The Roman Empire existed over a long period of time, so there are many stages of Latin that we can track. After the fall of the Roman Empire, communities were spread out over a very large area of land, and individual dialects started to form, eventually changing enough into their own distinct languages. We know that it takes about 1000 years for a language to become distinct.

The Italic/Romance language branch of Indo-European including Portuguese, Galician, Asturian, Castilian Spanish, Catalan, Aragon, Occitan, French, Arpetan, Gallic, Venetic, Tuscan, Sardinian, Italian, Neapolitan, Sicilian, Romanian

The languages directly descended from Latin include Romanian, Italian, French, Spanish, and Portuguese. However these aren't the true descendants, as these were invented by modern governments to unify everybody within their countries so they can communicate with each other. The true descendants include Sicilian, Tuscan, Venetian, Gascon, Provencal, Galician and many others. The national standard Italian, for example was created based mostly on Tuscan but incorporates elements from other regions. People still speak the regional languages in Italy today and only use the national language as a spoken register for official purposes or for speaking wih outsiders. This is actually quite true in most countries around the world including Finland, China, Sweden, Germany, Netherlands. Some countries end up having two national standards such as Norway. I will discuss the specific situations with Chinese and Arabic each in future articles.

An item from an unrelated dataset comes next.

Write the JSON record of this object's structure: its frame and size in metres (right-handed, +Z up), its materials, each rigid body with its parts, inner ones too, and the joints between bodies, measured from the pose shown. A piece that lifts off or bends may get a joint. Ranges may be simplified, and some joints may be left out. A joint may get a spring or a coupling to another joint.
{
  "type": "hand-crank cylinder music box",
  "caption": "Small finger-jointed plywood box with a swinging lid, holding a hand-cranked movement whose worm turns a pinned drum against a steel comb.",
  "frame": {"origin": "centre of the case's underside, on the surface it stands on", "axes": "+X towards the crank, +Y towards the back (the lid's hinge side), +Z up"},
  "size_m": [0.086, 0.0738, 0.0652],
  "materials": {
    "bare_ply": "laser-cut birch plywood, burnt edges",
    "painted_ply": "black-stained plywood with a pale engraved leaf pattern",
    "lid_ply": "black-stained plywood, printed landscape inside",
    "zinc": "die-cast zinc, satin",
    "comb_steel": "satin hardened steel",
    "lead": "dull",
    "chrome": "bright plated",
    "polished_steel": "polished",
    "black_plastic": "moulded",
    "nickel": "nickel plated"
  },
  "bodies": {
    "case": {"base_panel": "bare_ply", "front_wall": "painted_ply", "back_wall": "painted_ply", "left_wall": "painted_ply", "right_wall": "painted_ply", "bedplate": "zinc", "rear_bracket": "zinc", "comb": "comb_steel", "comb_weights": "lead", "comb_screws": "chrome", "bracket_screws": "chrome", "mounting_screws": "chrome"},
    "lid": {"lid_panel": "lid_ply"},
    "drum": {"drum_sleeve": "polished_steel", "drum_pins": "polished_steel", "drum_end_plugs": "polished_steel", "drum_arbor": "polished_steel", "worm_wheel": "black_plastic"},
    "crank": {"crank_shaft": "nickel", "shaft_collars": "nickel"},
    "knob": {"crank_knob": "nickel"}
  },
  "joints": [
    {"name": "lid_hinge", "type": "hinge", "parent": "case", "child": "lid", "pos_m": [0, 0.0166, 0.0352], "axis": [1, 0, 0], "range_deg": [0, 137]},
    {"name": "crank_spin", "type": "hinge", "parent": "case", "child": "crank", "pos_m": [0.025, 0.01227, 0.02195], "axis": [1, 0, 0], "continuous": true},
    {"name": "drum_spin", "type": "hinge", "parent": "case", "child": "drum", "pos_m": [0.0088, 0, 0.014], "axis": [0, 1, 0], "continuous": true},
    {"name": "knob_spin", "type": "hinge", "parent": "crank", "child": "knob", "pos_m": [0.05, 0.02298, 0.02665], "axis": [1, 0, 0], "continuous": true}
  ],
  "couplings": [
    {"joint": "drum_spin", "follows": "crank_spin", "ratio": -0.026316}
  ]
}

The Slavic language branch of Indo-European, including Russian, Belarusian, Ukrainian, Rusyn, Polish, Kashubian, Sorbian, Czech, Slovak, Slovene, Croatian, Serbian, Bosnian, Montenegrin, Macedonian, Bulgarian

Before 1000 CE, most of the Slavs spoke almost the same language, but as their territory spread, more languages developed over time. Today Slovak and Czech are approximately 1000 years old and are at the temporal barrier of no longer being intelligible. Now that each have their own national standards, the languages have definitely crossed that threshold and will continue changing in their own directions.


With all of the information we have about how languages have changed, linguists are able to reconstruct proto-languages with a high level of accuracy. Not only the sounds but also the grammar and structure of the languages.

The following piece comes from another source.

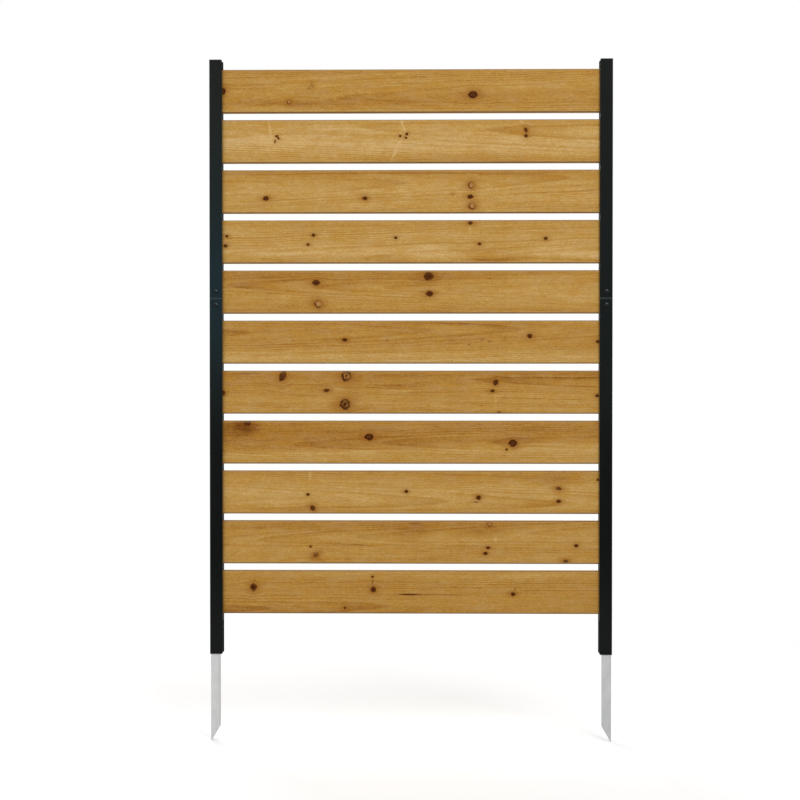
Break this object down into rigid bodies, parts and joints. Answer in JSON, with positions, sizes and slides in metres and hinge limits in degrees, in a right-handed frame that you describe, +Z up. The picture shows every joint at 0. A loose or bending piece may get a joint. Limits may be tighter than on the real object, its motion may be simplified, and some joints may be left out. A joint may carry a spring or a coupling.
{
  "type": "garden privacy screen",
  "caption": "Slatted wooden privacy screen: horizontal boards with narrow gaps in two black channel posts on pointed galvanised ground stakes.",
  "frame": {"origin": "midway between the two posts, in the middle of their depth, at the ground line where the posts end", "axes": "+X across the screen to the viewer's right, +Y from the front to the back, +Z up; the front faces -Y"},
  "size_m": [0.914, 0.034, 1.548],
  "materials": {
    "stained_fir": "satin",
    "black_steel": "satin powder coat",
    "black_screw": "satin black",
    "galvanised_steel": "dull zinc",
    "spacer_plastic": "matte"
  },
  "bodies": {
    "root": {"slat_01": "stained_fir", "slat_02": "stained_fir", "slat_03": "stained_fir", "slat_04": "stained_fir", "slat_05": "stained_fir", "slat_06": "stained_fir", "slat_07": "stained_fir", "slat_08": "stained_fir", "slat_09": "stained_fir", "slat_10": "stained_fir", "slat_11": "stained_fir", "left_slat_spacer_01": "spacer_plastic", "left_slat_spacer_02": "spacer_plastic", "left_slat_spacer_03": "spacer_plastic", "left_slat_spacer_04": "spacer_plastic", "left_slat_spacer_05": "spacer_plastic", "left_slat_spacer_06": "spacer_plastic", "left_slat_spacer_07": "spacer_plastic", "left_slat_spacer_08": "spacer_plastic", "left_slat_spacer_09": "spacer_plastic", "left_slat_spacer_10": "spacer_plastic", "left_slat_spacer_11": "spacer_plastic", "right_slat_spacer_01": "spacer_plastic", "right_slat_spacer_02": "spacer_plastic", "right_slat_spacer_03": "spacer_plastic", "right_slat_spacer_04": "spacer_plastic", "right_slat_spacer_05": "spacer_plastic", "right_slat_spacer_06": "spacer_plastic", "right_slat_spacer_07": "spacer_plastic", "right_slat_spacer_08": "spacer_plastic", "right_slat_spacer_09": "spacer_plastic", "right_slat_spacer_10": "spacer_plastic", "right_slat_spacer_11": "spacer_plastic", "left_post_upper": "black_steel", "left_post_lower": "black_steel", "right_post_upper": "black_steel", "right_post_lower": "black_steel", "left_post_splice": "black_steel", "right_post_splice": "black_steel", "splice_screws": "black_screw", "stake_screws": "black_screw", "left_ground_stake": "galvanised_steel", "right_ground_stake": "galvanised_steel"}
  },
  "joints": []
}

The languages descended from Latin are called Romance languages, and essentially they are variations of Latin and of each other. If you know one of these languages, once you identify what the variations are, the other languages are not just easier to understand but also easier to learn to speak.

The Germanic and Celtic languages to the north have a deeper level of variation from Romance. If you want to see the sound correspondences between these groups, you have to compare their protolanguages. The variation you find between protolanguages is also very similar to the variation you find between the languages within a group.

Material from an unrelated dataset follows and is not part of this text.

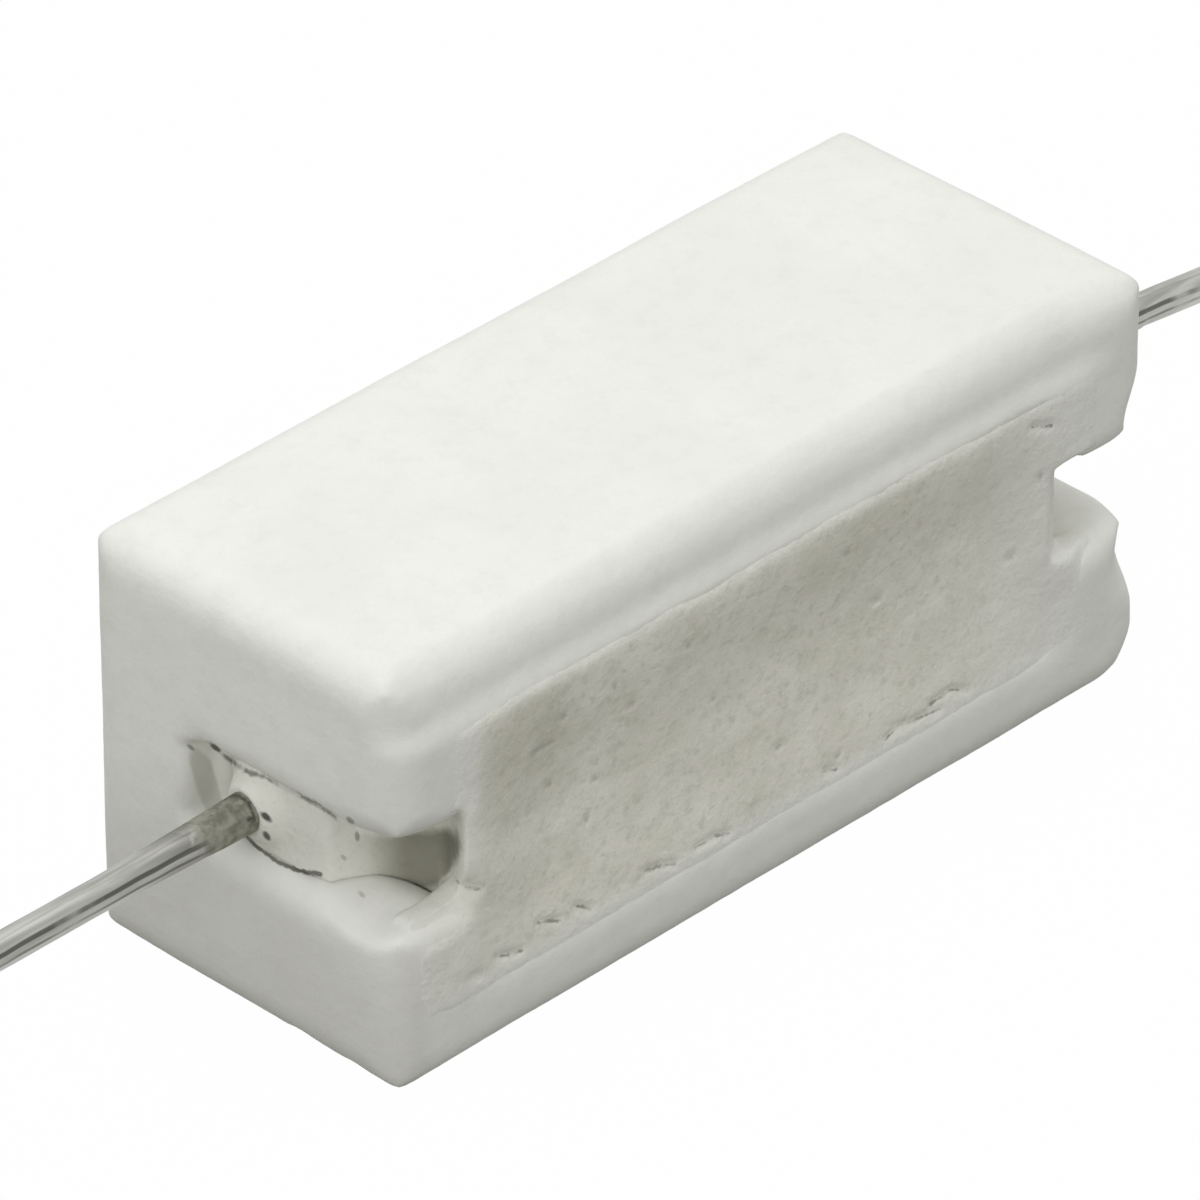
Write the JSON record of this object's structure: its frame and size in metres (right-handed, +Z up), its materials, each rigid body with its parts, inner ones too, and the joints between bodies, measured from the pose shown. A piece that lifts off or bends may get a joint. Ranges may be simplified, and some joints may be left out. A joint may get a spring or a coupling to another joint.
{
  "type": "axial resistor",
  "caption": "Cement-potted wirewound power resistor: a wound ceramic rod in an open, rectangular ceramic case, with a tinned wire lead out of each end slot.",
  "frame": {"origin": "on the resting surface, under the middle of the case: the base face's centre", "axes": "+X along the leads, towards the drooping lead; -Y out of the open, cemented side; +Z up, away from the resting surface"},
  "size_m": [0.072, 0.0088, 0.0099],
  "materials": {
    "case_ceramic": "unglazed white steatite, satin to matte, with a fine grain",
    "cement": "matte grey cement with pits and hair cracks",
    "core_ceramic": "unglazed, matte",
    "resistance_wire": "dull drawn resistance wire",
    "cap_metal": "plated pressed steel, satin",
    "tinned_wire": "tinned, bright with dull streaks"
  },
  "bodies": {
    "root": {"case": "case_ceramic", "cement": "cement", "core_rod": "core_ceramic", "winding": "resistance_wire", "cap_left": "cap_metal", "cap_right": "cap_metal", "lead_left": "tinned_wire", "lead_right": "tinned_wire"}
  },
  "joints": []
}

The Germanic language branch of Indo-European, including Icelandic, Nynorsk, Bokmal Norwegian, Swedish, Faroese, Danish, German, Bavarian, Limburgs, Dutch, Afrikaans, British English, Scots

The languages of Europe all fall within several related groups: Celtic, Germanic, Romance/Italic, Slavic, Baltic, although Greek and Albanian are isolates. If this is new to you, there are two things I'd like to share with you that might surprise you. First, the languages from Bangladesh (Bengali) to Turkey (Kurdish) are also related, belonging to the Indo-Iranian group. This is why the family as a whole is called the Indo-European family.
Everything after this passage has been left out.